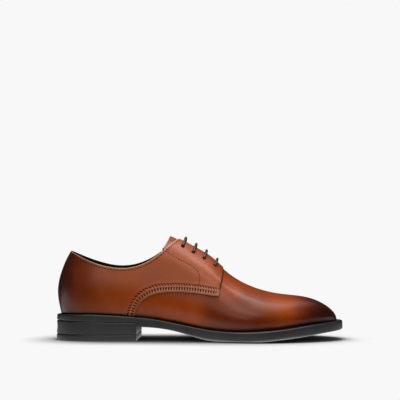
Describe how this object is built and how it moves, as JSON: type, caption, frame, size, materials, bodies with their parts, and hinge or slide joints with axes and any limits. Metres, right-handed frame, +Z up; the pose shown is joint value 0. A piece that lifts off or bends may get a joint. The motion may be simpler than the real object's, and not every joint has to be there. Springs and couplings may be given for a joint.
{
  "type": "derby shoe",
  "caption": "Plain-toe derby shoe for the right foot, burnished tan calf with open lacing, arched rubber sole and low stacked heel.",
  "frame": {"origin": "on the ground under the middle of the shoe's box", "axes": "+X from the heel to the toe, +Y towards the inner side of the foot, +Z up"},
  "size_m": [0.305, 0.1068, 0.1102],
  "materials": {
    "vamp_calf": "burnished tan calf, polished",
    "quarter_calf": "burnished tan calf, polished",
    "tongue_calf": "tan calf",
    "sock_leather": "natural leather sock",
    "sole_rubber": "satin dark grey",
    "heel_rubber": "matt dark grey",
    "waxed_lace": "round waxed cotton, dark brown"
  },
  "bodies": {
    "root": {"upper": "vamp_calf", "quarter_lateral": "quarter_calf", "quarter_medial": "quarter_calf", "tongue": "tongue_calf", "insole": "sock_leather", "outsole": "sole_rubber", "heel_block": "sole_rubber", "heel_top_piece": "heel_rubber", "lace_bar_1": "waxed_lace", "lace_bar_2": "waxed_lace", "lace_bar_3": "waxed_lace", "lace_bar_4": "waxed_lace"}
  },
  "joints": []
}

————

Written task
State the number of lines holding the word "with" in the listing. Add nothing else.

Full output
2